## GIVEN MATERIAL
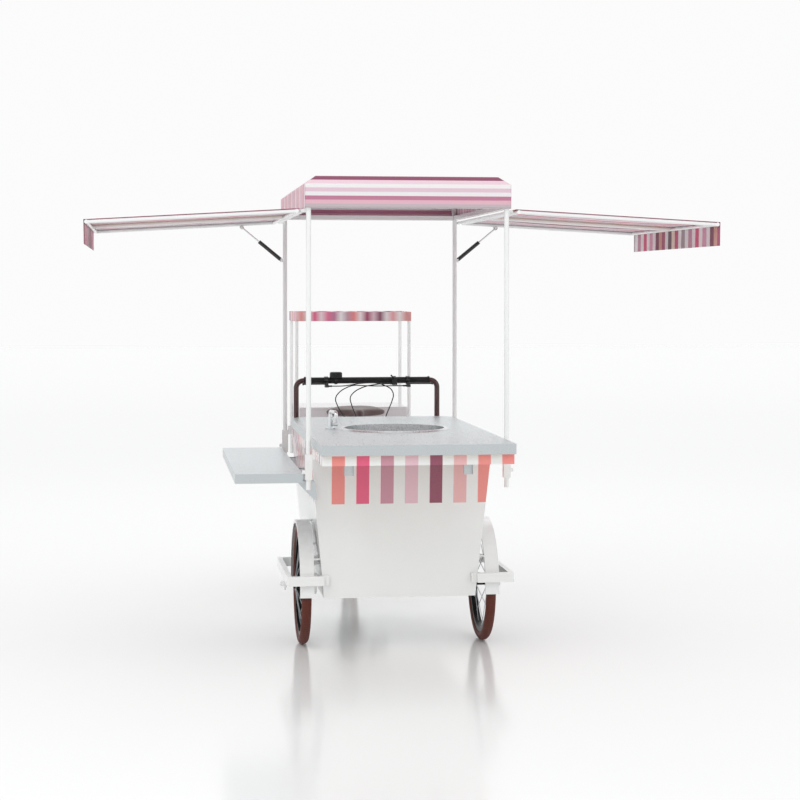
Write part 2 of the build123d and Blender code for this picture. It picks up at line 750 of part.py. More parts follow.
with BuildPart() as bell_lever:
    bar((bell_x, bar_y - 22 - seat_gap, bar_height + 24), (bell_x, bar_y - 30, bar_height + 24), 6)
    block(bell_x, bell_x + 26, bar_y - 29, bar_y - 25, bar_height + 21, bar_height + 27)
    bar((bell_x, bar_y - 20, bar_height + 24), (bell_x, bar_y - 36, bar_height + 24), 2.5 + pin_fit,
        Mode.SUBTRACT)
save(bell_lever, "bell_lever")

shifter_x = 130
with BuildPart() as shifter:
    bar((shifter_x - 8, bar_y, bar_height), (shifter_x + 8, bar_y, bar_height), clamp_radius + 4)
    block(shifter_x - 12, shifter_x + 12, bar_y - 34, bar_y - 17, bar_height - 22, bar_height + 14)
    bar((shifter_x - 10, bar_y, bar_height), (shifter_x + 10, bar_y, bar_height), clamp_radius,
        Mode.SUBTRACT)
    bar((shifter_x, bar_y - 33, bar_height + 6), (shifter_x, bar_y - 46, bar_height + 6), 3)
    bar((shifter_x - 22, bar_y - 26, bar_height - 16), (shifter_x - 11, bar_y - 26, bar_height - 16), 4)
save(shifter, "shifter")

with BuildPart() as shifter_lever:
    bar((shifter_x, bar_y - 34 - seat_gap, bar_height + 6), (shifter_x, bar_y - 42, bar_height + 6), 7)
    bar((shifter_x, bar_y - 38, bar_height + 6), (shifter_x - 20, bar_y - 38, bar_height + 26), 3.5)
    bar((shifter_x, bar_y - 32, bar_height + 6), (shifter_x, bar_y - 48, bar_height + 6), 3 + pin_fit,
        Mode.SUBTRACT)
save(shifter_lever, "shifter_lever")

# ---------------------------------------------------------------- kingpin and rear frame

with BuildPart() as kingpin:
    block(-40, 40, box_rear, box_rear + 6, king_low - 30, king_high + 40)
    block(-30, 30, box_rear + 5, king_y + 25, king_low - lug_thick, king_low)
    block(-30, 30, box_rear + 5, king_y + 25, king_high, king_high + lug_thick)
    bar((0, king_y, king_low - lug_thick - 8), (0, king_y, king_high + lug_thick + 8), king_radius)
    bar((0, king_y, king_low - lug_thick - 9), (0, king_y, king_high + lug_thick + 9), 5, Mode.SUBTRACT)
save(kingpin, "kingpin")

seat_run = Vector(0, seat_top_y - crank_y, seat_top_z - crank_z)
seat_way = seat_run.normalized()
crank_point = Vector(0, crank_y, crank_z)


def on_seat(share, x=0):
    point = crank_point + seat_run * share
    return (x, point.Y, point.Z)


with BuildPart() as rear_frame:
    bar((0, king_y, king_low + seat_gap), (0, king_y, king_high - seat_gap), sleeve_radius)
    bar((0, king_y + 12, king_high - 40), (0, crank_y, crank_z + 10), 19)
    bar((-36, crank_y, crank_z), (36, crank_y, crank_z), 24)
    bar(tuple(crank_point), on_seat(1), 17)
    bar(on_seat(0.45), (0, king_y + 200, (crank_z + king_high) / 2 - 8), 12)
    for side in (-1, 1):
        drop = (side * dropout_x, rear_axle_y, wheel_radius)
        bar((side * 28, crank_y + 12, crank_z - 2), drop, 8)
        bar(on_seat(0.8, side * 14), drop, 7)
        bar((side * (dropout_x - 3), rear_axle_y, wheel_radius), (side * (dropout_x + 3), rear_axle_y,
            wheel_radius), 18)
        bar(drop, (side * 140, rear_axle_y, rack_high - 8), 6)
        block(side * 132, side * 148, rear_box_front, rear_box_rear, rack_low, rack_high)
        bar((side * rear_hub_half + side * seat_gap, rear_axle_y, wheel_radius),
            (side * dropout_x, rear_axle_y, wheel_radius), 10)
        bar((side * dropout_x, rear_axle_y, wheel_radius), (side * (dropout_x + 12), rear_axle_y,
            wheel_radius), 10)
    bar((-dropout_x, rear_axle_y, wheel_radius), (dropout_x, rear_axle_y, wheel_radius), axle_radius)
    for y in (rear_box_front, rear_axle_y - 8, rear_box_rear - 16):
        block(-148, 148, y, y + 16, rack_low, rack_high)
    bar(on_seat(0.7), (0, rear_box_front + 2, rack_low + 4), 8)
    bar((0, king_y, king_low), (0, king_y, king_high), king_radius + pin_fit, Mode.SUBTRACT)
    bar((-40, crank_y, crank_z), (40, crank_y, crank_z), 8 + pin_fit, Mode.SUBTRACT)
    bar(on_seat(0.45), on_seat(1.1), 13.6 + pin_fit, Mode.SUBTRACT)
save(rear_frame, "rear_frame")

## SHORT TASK
Write the listing out again, exactly as it reads.

## TASK RESULT
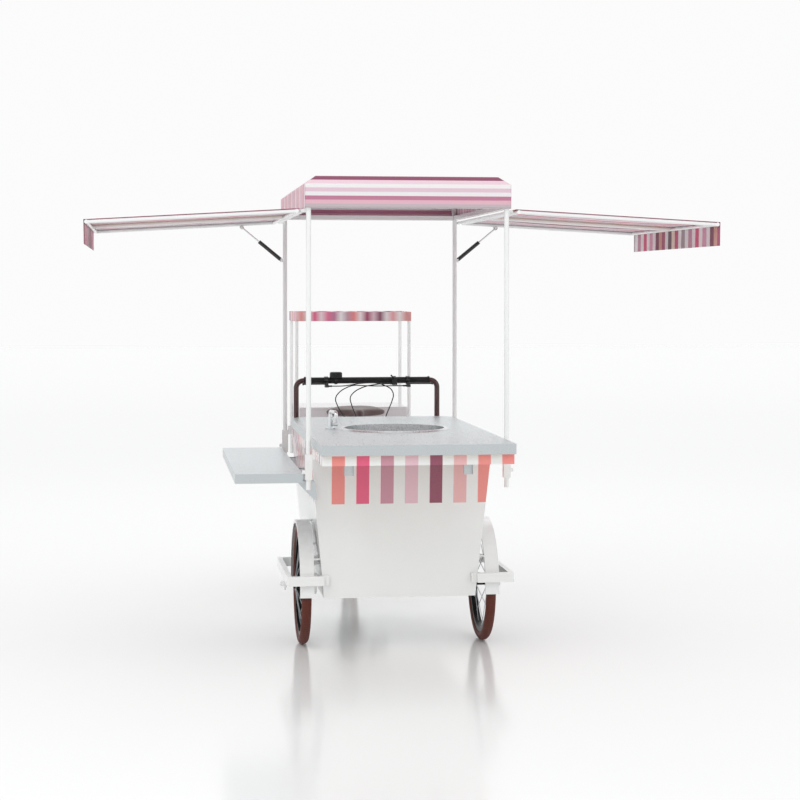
Write part 2 of the build123d and Blender code for this picture. It picks up at line 750 of part.py. More parts follow.
with BuildPart() as bell_lever:
    bar((bell_x, bar_y - 22 - seat_gap, bar_height + 24), (bell_x, bar_y - 30, bar_height + 24), 6)
    block(bell_x, bell_x + 26, bar_y - 29, bar_y - 25, bar_height + 21, bar_height + 27)
    bar((bell_x, bar_y - 20, bar_height + 24), (bell_x, bar_y - 36, bar_height + 24), 2.5 + pin_fit,
        Mode.SUBTRACT)
save(bell_lever, "bell_lever")

shifter_x = 130
with BuildPart() as shifter:
    bar((shifter_x - 8, bar_y, bar_height), (shifter_x + 8, bar_y, bar_height), clamp_radius + 4)
    block(shifter_x - 12, shifter_x + 12, bar_y - 34, bar_y - 17, bar_height - 22, bar_height + 14)
    bar((shifter_x - 10, bar_y, bar_height), (shifter_x + 10, bar_y, bar_height), clamp_radius,
        Mode.SUBTRACT)
    bar((shifter_x, bar_y - 33, bar_height + 6), (shifter_x, bar_y - 46, bar_height + 6), 3)
    bar((shifter_x - 22, bar_y - 26, bar_height - 16), (shifter_x - 11, bar_y - 26, bar_height - 16), 4)
save(shifter, "shifter")

with BuildPart() as shifter_lever:
    bar((shifter_x, bar_y - 34 - seat_gap, bar_height + 6), (shifter_x, bar_y - 42, bar_height + 6), 7)
    bar((shifter_x, bar_y - 38, bar_height + 6), (shifter_x - 20, bar_y - 38, bar_height + 26), 3.5)
    bar((shifter_x, bar_y - 32, bar_height + 6), (shifter_x, bar_y - 48, bar_height + 6), 3 + pin_fit,
        Mode.SUBTRACT)
save(shifter_lever, "shifter_lever")

# ---------------------------------------------------------------- kingpin and rear frame

with BuildPart() as kingpin:
    block(-40, 40, box_rear, box_rear + 6, king_low - 30, king_high + 40)
    block(-30, 30, box_rear + 5, king_y + 25, king_low - lug_thick, king_low)
    block(-30, 30, box_rear + 5, king_y + 25, king_high, king_high + lug_thick)
    bar((0, king_y, king_low - lug_thick - 8), (0, king_y, king_high + lug_thick + 8), king_radius)
    bar((0, king_y, king_low - lug_thick - 9), (0, king_y, king_high + lug_thick + 9), 5, Mode.SUBTRACT)
save(kingpin, "kingpin")

seat_run = Vector(0, seat_top_y - crank_y, seat_top_z - crank_z)
seat_way = seat_run.normalized()
crank_point = Vector(0, crank_y, crank_z)


def on_seat(share, x=0):
    point = crank_point + seat_run * share
    return (x, point.Y, point.Z)


with BuildPart() as rear_frame:
    bar((0, king_y, king_low + seat_gap), (0, king_y, king_high - seat_gap), sleeve_radius)
    bar((0, king_y + 12, king_high - 40), (0, crank_y, crank_z + 10), 19)
    bar((-36, crank_y, crank_z), (36, crank_y, crank_z), 24)
    bar(tuple(crank_point), on_seat(1), 17)
    bar(on_seat(0.45), (0, king_y + 200, (crank_z + king_high) / 2 - 8), 12)
    for side in (-1, 1):
        drop = (side * dropout_x, rear_axle_y, wheel_radius)
        bar((side * 28, crank_y + 12, crank_z - 2), drop, 8)
        bar(on_seat(0.8, side * 14), drop, 7)
        bar((side * (dropout_x - 3), rear_axle_y, wheel_radius), (side * (dropout_x + 3), rear_axle_y,
            wheel_radius), 18)
        bar(drop, (side * 140, rear_axle_y, rack_high - 8), 6)
        block(side * 132, side * 148, rear_box_front, rear_box_rear, rack_low, rack_high)
        bar((side * rear_hub_half + side * seat_gap, rear_axle_y, wheel_radius),
            (side * dropout_x, rear_axle_y, wheel_radius), 10)
        bar((side * dropout_x, rear_axle_y, wheel_radius), (side * (dropout_x + 12), rear_axle_y,
            wheel_radius), 10)
    bar((-dropout_x, rear_axle_y, wheel_radius), (dropout_x, rear_axle_y, wheel_radius), axle_radius)
    for y in (rear_box_front, rear_axle_y - 8, rear_box_rear - 16):
        block(-148, 148, y, y + 16, rack_low, rack_high)
    bar(on_seat(0.7), (0, rear_box_front + 2, rack_low + 4), 8)
    bar((0, king_y, king_low), (0, king_y, king_high), king_radius + pin_fit, Mode.SUBTRACT)
    bar((-40, crank_y, crank_z), (40, crank_y, crank_z), 8 + pin_fit, Mode.SUBTRACT)
    bar(on_seat(0.45), on_seat(1.1), 13.6 + pin_fit, Mode.SUBTRACT)
save(rear_frame, "rear_frame")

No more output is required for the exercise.